- Written request: Within the material below, transcribe exactly the lines from the one holding "axe, place = make_axe()" through the one holding "obj.data.transform(world)", keeping both ends and skipping the rest.

- Information provided:
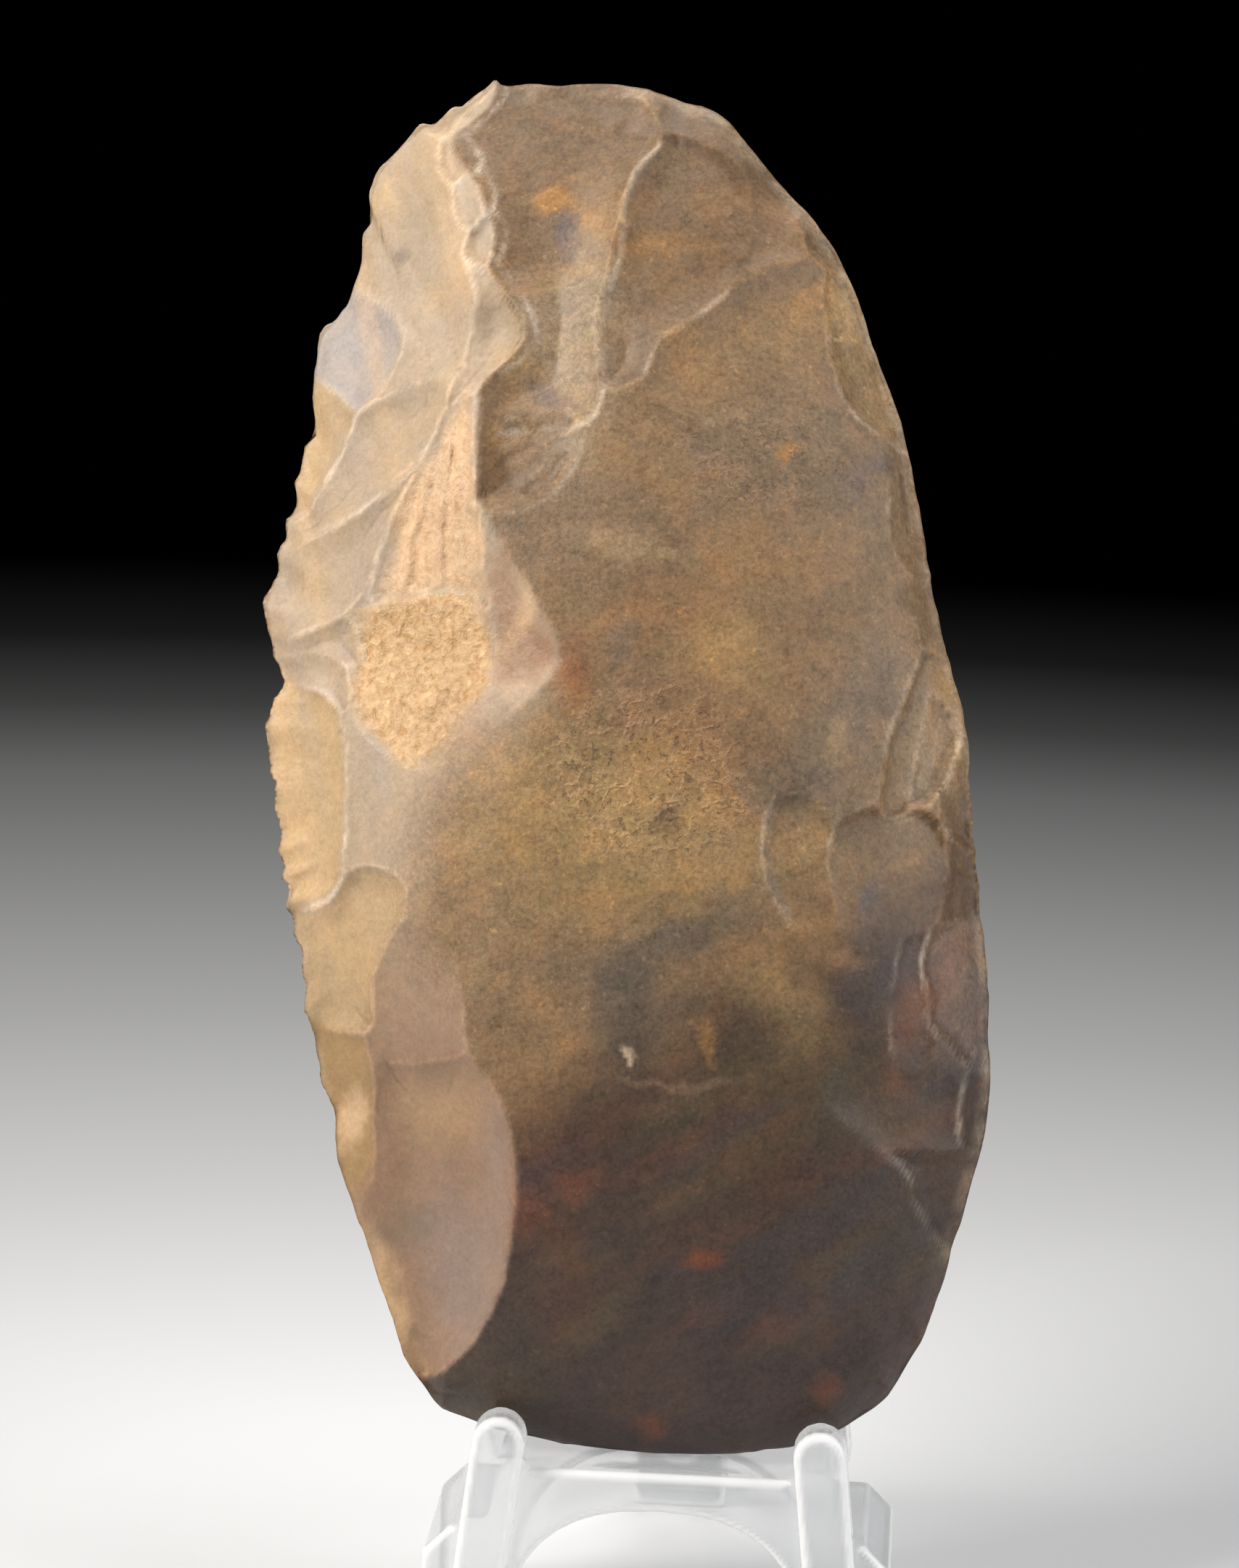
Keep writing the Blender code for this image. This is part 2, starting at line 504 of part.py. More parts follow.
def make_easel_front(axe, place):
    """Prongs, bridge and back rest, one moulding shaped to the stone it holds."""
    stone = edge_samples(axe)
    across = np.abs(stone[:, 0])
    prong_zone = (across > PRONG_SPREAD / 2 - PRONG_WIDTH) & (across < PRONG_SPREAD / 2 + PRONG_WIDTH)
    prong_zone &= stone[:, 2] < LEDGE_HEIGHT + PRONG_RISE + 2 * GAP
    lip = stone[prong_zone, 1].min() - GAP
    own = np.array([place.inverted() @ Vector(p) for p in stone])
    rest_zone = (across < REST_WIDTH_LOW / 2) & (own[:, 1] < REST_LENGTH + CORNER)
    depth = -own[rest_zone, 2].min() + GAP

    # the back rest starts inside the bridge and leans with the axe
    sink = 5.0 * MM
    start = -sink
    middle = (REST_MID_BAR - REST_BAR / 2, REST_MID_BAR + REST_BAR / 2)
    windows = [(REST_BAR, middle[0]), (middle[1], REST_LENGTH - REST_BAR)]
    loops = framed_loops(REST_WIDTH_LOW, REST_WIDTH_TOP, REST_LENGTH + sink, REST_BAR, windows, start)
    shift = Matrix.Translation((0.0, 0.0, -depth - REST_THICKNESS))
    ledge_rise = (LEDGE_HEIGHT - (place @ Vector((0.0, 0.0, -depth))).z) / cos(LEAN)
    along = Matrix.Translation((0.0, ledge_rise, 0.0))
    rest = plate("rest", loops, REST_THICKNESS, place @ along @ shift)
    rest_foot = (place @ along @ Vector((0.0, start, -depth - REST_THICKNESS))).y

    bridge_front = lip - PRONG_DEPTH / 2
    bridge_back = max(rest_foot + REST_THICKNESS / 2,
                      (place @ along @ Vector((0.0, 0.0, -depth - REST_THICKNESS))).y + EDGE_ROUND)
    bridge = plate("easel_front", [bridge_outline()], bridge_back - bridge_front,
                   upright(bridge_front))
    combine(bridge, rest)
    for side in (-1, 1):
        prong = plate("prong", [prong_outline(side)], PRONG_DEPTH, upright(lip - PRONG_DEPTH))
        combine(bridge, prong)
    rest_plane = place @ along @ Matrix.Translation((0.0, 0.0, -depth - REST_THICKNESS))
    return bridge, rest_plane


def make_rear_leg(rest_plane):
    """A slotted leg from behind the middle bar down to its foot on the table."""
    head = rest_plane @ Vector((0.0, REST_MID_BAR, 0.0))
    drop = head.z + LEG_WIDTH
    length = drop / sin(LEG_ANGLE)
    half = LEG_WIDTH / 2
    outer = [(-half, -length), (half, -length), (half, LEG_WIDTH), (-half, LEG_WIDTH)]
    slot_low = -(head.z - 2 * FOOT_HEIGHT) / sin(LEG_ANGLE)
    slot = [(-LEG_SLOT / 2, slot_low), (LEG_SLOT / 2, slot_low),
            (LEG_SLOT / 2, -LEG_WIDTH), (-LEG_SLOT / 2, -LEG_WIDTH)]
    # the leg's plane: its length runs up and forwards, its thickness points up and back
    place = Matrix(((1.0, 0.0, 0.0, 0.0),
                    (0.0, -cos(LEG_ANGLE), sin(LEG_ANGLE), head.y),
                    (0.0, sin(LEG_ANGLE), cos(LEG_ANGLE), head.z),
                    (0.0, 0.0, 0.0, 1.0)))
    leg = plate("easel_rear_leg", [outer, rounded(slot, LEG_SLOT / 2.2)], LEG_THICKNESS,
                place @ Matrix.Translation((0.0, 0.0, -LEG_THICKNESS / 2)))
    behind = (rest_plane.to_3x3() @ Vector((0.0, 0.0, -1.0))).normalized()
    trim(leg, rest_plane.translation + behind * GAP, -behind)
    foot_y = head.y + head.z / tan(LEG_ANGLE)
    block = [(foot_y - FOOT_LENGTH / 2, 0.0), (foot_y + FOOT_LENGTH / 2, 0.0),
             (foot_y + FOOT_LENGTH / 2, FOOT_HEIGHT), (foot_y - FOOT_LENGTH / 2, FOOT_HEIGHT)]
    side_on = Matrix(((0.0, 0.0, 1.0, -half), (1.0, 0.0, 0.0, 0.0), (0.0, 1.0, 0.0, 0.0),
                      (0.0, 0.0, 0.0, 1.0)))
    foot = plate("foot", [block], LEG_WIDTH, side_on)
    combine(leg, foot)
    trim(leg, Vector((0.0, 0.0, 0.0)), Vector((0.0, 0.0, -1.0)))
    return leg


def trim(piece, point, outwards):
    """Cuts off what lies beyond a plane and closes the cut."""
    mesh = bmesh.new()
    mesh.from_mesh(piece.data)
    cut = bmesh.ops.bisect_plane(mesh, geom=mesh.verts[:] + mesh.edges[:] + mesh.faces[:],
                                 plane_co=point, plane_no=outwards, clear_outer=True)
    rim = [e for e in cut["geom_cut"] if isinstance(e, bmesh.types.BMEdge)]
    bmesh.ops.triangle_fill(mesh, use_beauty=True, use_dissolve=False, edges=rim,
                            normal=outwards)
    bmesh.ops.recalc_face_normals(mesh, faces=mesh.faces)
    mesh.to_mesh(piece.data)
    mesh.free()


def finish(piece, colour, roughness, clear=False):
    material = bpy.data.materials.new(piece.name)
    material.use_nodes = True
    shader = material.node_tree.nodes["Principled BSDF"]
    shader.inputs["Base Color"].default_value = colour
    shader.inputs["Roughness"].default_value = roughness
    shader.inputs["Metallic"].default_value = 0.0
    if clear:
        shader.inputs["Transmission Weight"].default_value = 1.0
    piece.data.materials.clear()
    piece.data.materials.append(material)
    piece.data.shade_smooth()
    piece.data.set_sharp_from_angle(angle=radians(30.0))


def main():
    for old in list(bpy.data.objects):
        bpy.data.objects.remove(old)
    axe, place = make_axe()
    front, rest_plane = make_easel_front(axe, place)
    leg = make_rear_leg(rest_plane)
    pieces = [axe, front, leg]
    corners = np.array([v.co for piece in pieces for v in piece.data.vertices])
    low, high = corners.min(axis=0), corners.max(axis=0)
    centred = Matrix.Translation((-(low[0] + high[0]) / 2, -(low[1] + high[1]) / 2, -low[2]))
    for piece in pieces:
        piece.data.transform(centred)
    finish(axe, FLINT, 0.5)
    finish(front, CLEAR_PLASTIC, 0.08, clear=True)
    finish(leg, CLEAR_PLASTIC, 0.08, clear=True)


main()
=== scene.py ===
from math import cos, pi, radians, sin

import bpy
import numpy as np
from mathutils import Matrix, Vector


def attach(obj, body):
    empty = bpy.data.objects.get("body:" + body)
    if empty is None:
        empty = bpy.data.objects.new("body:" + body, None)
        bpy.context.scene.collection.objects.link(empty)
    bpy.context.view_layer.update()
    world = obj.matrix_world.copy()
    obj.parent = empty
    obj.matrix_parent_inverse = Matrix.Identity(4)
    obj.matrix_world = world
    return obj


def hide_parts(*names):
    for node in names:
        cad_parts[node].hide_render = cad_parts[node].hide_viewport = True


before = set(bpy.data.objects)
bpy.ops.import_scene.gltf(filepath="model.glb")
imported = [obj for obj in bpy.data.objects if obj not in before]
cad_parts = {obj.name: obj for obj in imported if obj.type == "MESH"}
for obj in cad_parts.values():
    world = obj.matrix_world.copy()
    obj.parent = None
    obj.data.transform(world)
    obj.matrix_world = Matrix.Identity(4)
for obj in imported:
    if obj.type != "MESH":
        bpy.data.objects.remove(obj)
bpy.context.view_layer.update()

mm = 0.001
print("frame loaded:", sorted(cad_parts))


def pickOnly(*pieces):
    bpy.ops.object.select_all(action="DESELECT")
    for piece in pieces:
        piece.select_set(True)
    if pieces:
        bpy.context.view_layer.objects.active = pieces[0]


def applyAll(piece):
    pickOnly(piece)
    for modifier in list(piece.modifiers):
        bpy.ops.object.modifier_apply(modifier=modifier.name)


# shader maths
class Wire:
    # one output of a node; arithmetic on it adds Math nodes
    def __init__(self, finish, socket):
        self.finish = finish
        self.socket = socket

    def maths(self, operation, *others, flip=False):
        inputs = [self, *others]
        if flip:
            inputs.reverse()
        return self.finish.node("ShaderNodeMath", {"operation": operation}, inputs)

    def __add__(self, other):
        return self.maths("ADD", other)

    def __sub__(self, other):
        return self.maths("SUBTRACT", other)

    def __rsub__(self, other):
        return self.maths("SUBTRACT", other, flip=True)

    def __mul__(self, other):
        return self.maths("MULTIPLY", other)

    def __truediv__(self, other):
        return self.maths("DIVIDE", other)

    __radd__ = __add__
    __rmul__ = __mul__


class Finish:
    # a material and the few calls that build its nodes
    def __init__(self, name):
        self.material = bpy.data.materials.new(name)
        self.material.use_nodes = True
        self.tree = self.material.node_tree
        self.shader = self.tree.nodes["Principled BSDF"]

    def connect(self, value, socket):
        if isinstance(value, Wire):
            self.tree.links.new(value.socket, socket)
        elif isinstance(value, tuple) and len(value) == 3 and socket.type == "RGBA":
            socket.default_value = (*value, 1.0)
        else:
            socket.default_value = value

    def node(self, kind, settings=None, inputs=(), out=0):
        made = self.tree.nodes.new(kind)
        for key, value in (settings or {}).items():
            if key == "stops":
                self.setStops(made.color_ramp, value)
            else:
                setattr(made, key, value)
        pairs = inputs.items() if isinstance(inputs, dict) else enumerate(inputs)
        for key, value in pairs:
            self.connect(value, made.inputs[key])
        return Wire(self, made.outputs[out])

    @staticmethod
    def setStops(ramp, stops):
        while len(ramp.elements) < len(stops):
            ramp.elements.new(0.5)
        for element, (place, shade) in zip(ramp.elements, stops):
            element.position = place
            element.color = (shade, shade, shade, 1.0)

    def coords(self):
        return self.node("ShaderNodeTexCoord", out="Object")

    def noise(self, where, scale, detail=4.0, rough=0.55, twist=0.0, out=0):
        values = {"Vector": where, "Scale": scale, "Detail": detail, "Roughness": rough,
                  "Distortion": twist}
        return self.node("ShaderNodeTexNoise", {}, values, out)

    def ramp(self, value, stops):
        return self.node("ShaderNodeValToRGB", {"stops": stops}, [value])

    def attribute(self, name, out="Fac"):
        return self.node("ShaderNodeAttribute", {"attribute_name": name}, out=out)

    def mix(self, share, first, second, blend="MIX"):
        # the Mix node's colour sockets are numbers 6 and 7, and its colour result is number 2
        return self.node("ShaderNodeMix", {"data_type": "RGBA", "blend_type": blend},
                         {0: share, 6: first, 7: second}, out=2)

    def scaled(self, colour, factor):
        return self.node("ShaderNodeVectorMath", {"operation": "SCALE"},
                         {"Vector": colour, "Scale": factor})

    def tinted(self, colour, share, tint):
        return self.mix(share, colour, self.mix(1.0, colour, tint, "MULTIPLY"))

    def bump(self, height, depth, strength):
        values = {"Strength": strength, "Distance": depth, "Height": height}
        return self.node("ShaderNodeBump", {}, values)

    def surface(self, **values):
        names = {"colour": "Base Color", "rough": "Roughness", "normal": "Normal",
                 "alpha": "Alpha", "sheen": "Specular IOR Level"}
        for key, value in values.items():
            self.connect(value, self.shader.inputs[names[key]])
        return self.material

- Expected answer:
    axe, place = make_axe()
    front, rest_plane = make_easel_front(axe, place)
    leg = make_rear_leg(rest_plane)
    pieces = [axe, front, leg]
    corners = np.array([v.co for piece in pieces for v in piece.data.vertices])
    low, high = corners.min(axis=0), corners.max(axis=0)
    centred = Matrix.Translation((-(low[0] + high[0]) / 2, -(low[1] + high[1]) / 2, -low[2]))
    for piece in pieces:
        piece.data.transform(centred)
    finish(axe, FLINT, 0.5)
    finish(front, CLEAR_PLASTIC, 0.08, clear=True)
    finish(leg, CLEAR_PLASTIC, 0.08, clear=True)


main()
=== scene.py ===
from math import cos, pi, radians, sin

import bpy
import numpy as np
from mathutils import Matrix, Vector


def attach(obj, body):
    empty = bpy.data.objects.get("body:" + body)
    if empty is None:
        empty = bpy.data.objects.new("body:" + body, None)
        bpy.context.scene.collection.objects.link(empty)
    bpy.context.view_layer.update()
    world = obj.matrix_world.copy()
    obj.parent = empty
    obj.matrix_parent_inverse = Matrix.Identity(4)
    obj.matrix_world = world
    return obj


def hide_parts(*names):
    for node in names:
        cad_parts[node].hide_render = cad_parts[node].hide_viewport = True


before = set(bpy.data.objects)
bpy.ops.import_scene.gltf(filepath="model.glb")
imported = [obj for obj in bpy.data.objects if obj not in before]
cad_parts = {obj.name: obj for obj in imported if obj.type == "MESH"}
for obj in cad_parts.values():
    world = obj.matrix_world.copy()
    obj.parent = None
    obj.data.transform(world)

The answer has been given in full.